One front cover some years back on the trends in interior decorating and I thought Oh no, that’s the finish. Now it appeals to the university trained man, or woman particularly, with conventional middle class concerns about being naice, prosperous and looking stylish and being well informed to match ‘the sort we want to mix with’.
Keep listening and watching what goes on at Radionz. If we don’t watch that continually, we will turn around and find that it has been given up to the trivially minded like the commercial stations. I love RNZs end of the week funny nutty session at 11.45 am but it is good just because it’s not like that all the time.
And who is taking part in the RNZ Talk discussions? Really if you don’t try to be involved in what is good, it won’t stay around and wait for you. If you don’t know how to access it, ask and I’ll explain how I do it. It is a new venture for them, and the more used, the more it will be kept and make Radionz stronger.
PROTEST! 4 July Independence from USA / TPPA CORPORATE CONTROL of NZ!

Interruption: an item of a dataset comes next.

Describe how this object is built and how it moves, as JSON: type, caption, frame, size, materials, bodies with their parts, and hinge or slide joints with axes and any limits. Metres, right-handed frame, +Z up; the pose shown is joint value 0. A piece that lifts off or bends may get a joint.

Send US Vice-President Joe Biden back a message he cannot ignore!
US Vice-President Joe Biden has sent an unprecedented
message to New Zealanders
http://www.stuff.co.nz/national/politics/69910752/us-vicepresident-joe-biden-sends-nz-an-independence-day-message
Thinking, aware New Zealanders don’t want a BAR of the TPPA and corporate enslavement of our country and our people!
SEIZE THE MOMENT!!
STAND UP AND BE COUNTED!!
NO! NO! NO WAY JOE!
THE TPPA HAS GOT TO GO!
WHEN: Saturday 4 July 2015
TIME: 3 – 5pm
WHERE: Outside US Consulate
23 Customs Street
Auckland City
_______________________________________________
Please come if you care and SHARE this post!

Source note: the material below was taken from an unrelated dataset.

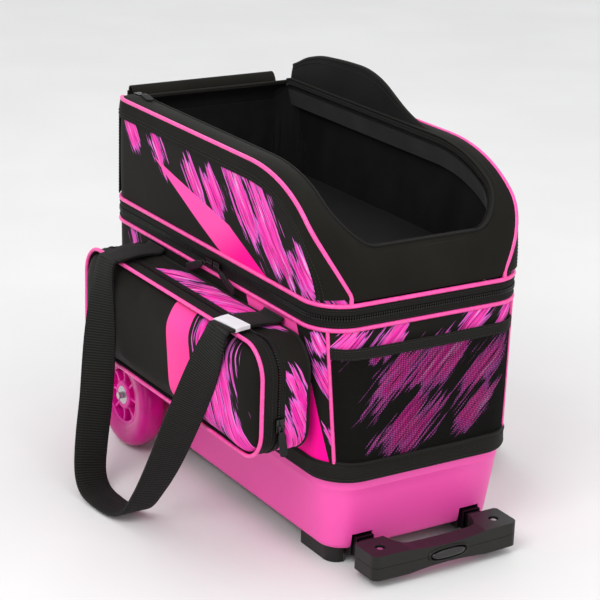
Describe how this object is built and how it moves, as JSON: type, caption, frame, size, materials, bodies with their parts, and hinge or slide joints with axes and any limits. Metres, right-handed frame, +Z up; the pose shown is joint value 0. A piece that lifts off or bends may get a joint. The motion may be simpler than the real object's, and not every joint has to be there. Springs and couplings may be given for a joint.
{
  "type": "bowling ball bag",
  "caption": "Wheeled bowling ball bag with moulded tray, soft ball compartment, hinged shoe compartment, side pocket, pull handle and carry straps.",
  "frame": {"origin": "floor point under the middle of the whole object", "axes": "+X towards the pull handle, +Y towards the side without the accessory pocket, +Z up"},
  "size_m": [0.5913, 0.528, 0.459],
  "materials": {
    "tray_plastic": "satin moulded pink",
    "black_fabric": "black woven polyester",
    "printed_fabric": "black woven polyester with pink and lilac brush-stroke print",
    "lining": "black lining",
    "piping": "pink piping",
    "webbing": "black ribbed webbing",
    "zipper_tape": "black zipper tape and coil",
    "mesh": "black open mesh",
    "foam": "charcoal foam",
    "black_plastic": "textured black moulding",
    "tube_metal": "black anodised tube",
    "steel": "plated steel",
    "urethane": "translucent magenta urethane"
  },
  "bodies": {
    "root": {"base_tray": "tray_plastic", "foot_near": "black_plastic", "foot_far": "black_plastic", "body_panel_front": "printed_fabric", "body_panel_far": "printed_fabric", "body_panel_rear": "black_fabric", "body_panel_near": "printed_fabric", "base_binding": "webbing", "lower_piping": "piping", "main_zipper_lower_tape": "zipper_tape", "clamshell_hinge_strip": "webbing", "ball_cup_rear": "foam", "ball_cup_front": "foam", "ball_divider": "lining", "mesh_pocket": "mesh", "pocket_front_cover": "printed_fabric", "pocket_zipper": "zipper_tape", "pocket_rear_gusset": "printed_fabric", "handle_sleeve_near": "black_plastic", "handle_sleeve_far": "black_plastic", "wheel_axle_near": "steel", "wheel_axle_far": "steel"},
    "top_compartment": {"upper_piping": "piping", "main_zipper_upper_tape": "zipper_tape", "top_panel_near": "printed_fabric", "top_panel_far": "printed_fabric", "edge_piping_near": "piping", "edge_piping_far": "piping", "top_gusset": "black_fabric", "top_rear_panel": "black_fabric", "shoe_floor_panel": "lining", "lid_hinge_strip": "webbing"},
    "lid_rear": {"lid_rear_panel": "black_fabric"},
    "lid_front": {"lid_front_panel": "black_fabric"},
    "slider_left": {"main_slider_left": "steel"},
    "pull_left": {"main_pull_left": "black_plastic"},
    "slider_right": {"main_slider_right": "steel"},
    "pull_right": {"main_pull_right": "black_plastic"},
    "pocket_slider_body": {"pocket_slider": "steel"},
    "pocket_pull_body": {"pocket_pull": "black_plastic"},
    "lid_slider_body": {"lid_slider": "steel"},
    "lid_pull_body": {"lid_pull": "black_plastic"},
    "strap_near_yoke": {"strap_near_rear_top": "webbing", "strap_near_front_top": "webbing"},
    "strap_near_hand_loop": {"strap_near_loop": "webbing"},
    "strap_far": {"strap_far_loop": "webbing"},
    "handle_middle": {"handle_middle_tube_near": "tube_metal", "handle_middle_tube_far": "tube_metal"},
    "handle_inner": {"handle_inner_tube_near": "tube_metal", "handle_inner_tube_far": "tube_metal", "grip_lower": "black_plastic", "grip_upper": "black_plastic"},
    "button": {"release_button": "black_plastic", "button_spring": "steel"},
    "wheel_near": {"wheel_tyre_near": "urethane", "wheel_hub_near": "urethane", "wheel_bearing_near": "steel"},
    "wheel_far": {"wheel_tyre_far": "urethane", "wheel_hub_far": "urethane", "wheel_bearing_far": "steel"}
  },
  "joints": [
    {"name": "wheel_near_spin", "type": "hinge", "parent": "root", "child": "wheel_near", "pos_m": [-0.1714, -0.139, 0.0635], "axis": [0, 1, 0], "continuous": true},
    {"name": "wheel_far_spin", "type": "hinge", "parent": "root", "child": "wheel_far", "pos_m": [-0.1714, 0.139, 0.0635], "axis": [0, 1, 0], "continuous": true},
    {"name": "handle_middle_slide", "type": "slide", "parent": "root", "child": "handle_middle", "axis": [1, 0, 0], "range_m": [0, 0.28]},
    {"name": "handle_inner_slide", "type": "slide", "parent": "handle_middle", "child": "handle_inner", "axis": [1, 0, 0], "range_m": [0, 0.28]},
    {"name": "button_press", "type": "slide", "parent": "handle_inner", "child": "button", "axis": [-1, 0, 0], "range_m": [0, 0.005], "stiffness_N_per_m": 400},
    {"name": "top_hinge", "type": "hinge", "parent": "root", "child": "top_compartment", "pos_m": [-0.0064, 0.1325, 0.282], "axis": [-1, 0, 0], "range_deg": [0, 95]},
    {"name": "lid_hinge", "type": "hinge", "parent": "top_compartment", "child": "lid_rear", "pos_m": [-0.2639, 0, 0.417], "axis": [0, 1, 0], "range_deg": [0, 270]},
    {"name": "lid_fold", "type": "hinge", "parent": "lid_rear", "child": "lid_front", "pos_m": [-0.2656, 0, 0.0753], "axis": [0, -1, 0], "range_deg": [0, 151.2]},
    {"name": "main_slider_left_slide", "type": "slide", "parent": "root", "child": "slider_left", "axis": [-1, 0, 0], "range_m": [0, 0.16]},
    {"name": "main_pull_left_swing", "type": "hinge", "parent": "slider_left", "child": "pull_left", "pos_m": [0.0026, -0.1381, 0.28], "axis": [-0.3818, 0, 0.9243], "range_deg": [0, 90]},
    {"name": "main_slider_right_slide", "type": "slide", "parent": "root", "child": "slider_right", "axis": [1, 0, 0], "range_m": [0, 0.15]},
    {"name": "main_pull_right_swing", "type": "hinge", "parent": "slider_right", "child": "pull_right", "pos_m": [0.0326, -0.1381, 0.28], "axis": [-0.3818, 0, -0.9243], "range_deg": [0, 90]},
    {"name": "pocket_slider_slide", "type": "slide", "parent": "root", "child": "pocket_slider_body", "axis": [0, 0, 1], "range_m": [0, 0.042]},
    {"name": "pocket_pull_swing", "type": "hinge", "parent": "pocket_slider_body", "child": "pocket_pull_body", "pos_m": [0.2216, -0.169, 0.172], "axis": [0, -0.9889, -0.1483], "range_deg": [0, 150]},
    {"name": "lid_slider_slide", "type": "slide", "parent": "top_compartment", "child": "lid_slider_body", "axis": [1, 0, 0], "range_m": [0, 0.28]},
    {"name": "lid_pull_swing", "type": "hinge", "parent": "lid_slider_body", "child": "lid_pull_body", "pos_m": [-0.2124, -0.103, 0.4198], "axis": [-0.1961, -0.9806, 0], "range_deg": [0, 170]},
    {"name": "strap_near_lift", "type": "hinge", "parent": "root", "child": "strap_near_yoke", "pos_m": [-0.0064, -0.142, 0.2595], "axis": [-1, 0, 0], "range_deg": [0, 90]},
    {"name": "strap_near_unfold", "type": "hinge", "parent": "strap_near_yoke", "child": "strap_near_hand_loop", "pos_m": [-0.0064, -0.2017, 0.2584], "axis": [-1, 0, 0], "range_deg": [0, 75]},
    {"name": "strap_far_lift", "type": "hinge", "parent": "root", "child": "strap_far", "pos_m": [-0.0064, 0.138, 0.254], "axis": [-1, 0, 0], "range_deg": [-150, 0]}
  ],
  "couplings": [
    {"joint": "handle_inner_slide", "follows": "handle_middle_slide", "ratio": 1},
    {"joint": "lid_fold", "follows": "lid_hinge", "ratio": 0.56},
    {"joint": "strap_near_unfold", "follows": "strap_near_lift", "ratio": 0.8333}
  ]
}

(Forwarded by Penny Bright)
A small town has a big vision to close the digital divide and it gets chopped thanks to petty small minded-ness. Wairoa was going to implement town wide free wifi, which would have made internet a public utility and allowed those low incomes to access this service. But the rednecks poured cold water on it.
http://m.nzherald.co.nz/hawkes-bay-today/news/article.cfm?c_id=1503462&objectid=11475216
It goes to show that everytime local government tries to build somehing up, they get hammered.
“The Wairoa branch of Federated Farmers said it was a service which “should be left to the market to determine”.”
I can’t figure out if they mean they approved of the idea, process and it’s subsequent scrapping (because it sounds like “the market” determined it was unwanted), or if they didn’t approve of the idea, or the process and would prefer people pay a private company, individually, for everything (their definition of “the market”). I guess we’ll never know.
Well if it was free irrigation, then FF would be backing it 200%, that’s for sure.
Meanwhile, the left wing Madrid (or is that Barcelona?) mayor announces plan to reverse her predecessor’s act of naming a public square in honour of Margaret Thatcher.
Oh I wish we had hard core progressive left wing local body leaders…
It would be a major step forward if all the government funding going into internet infrastructure was conditional upon all areas and citizens receiving a free wi-fi broadband allowance of up to 1 gig per day.
Providers can then just compete for those who need more than that.
It would be great if all NZer’s had free internet for everyday use.
Would be a great leveler between the haves and the have nots and would create much more equity of opportunity for all.
If I’m not going to hit my limit for the month I quite often take off my security for neighbours to use the excess til the end of the billing month.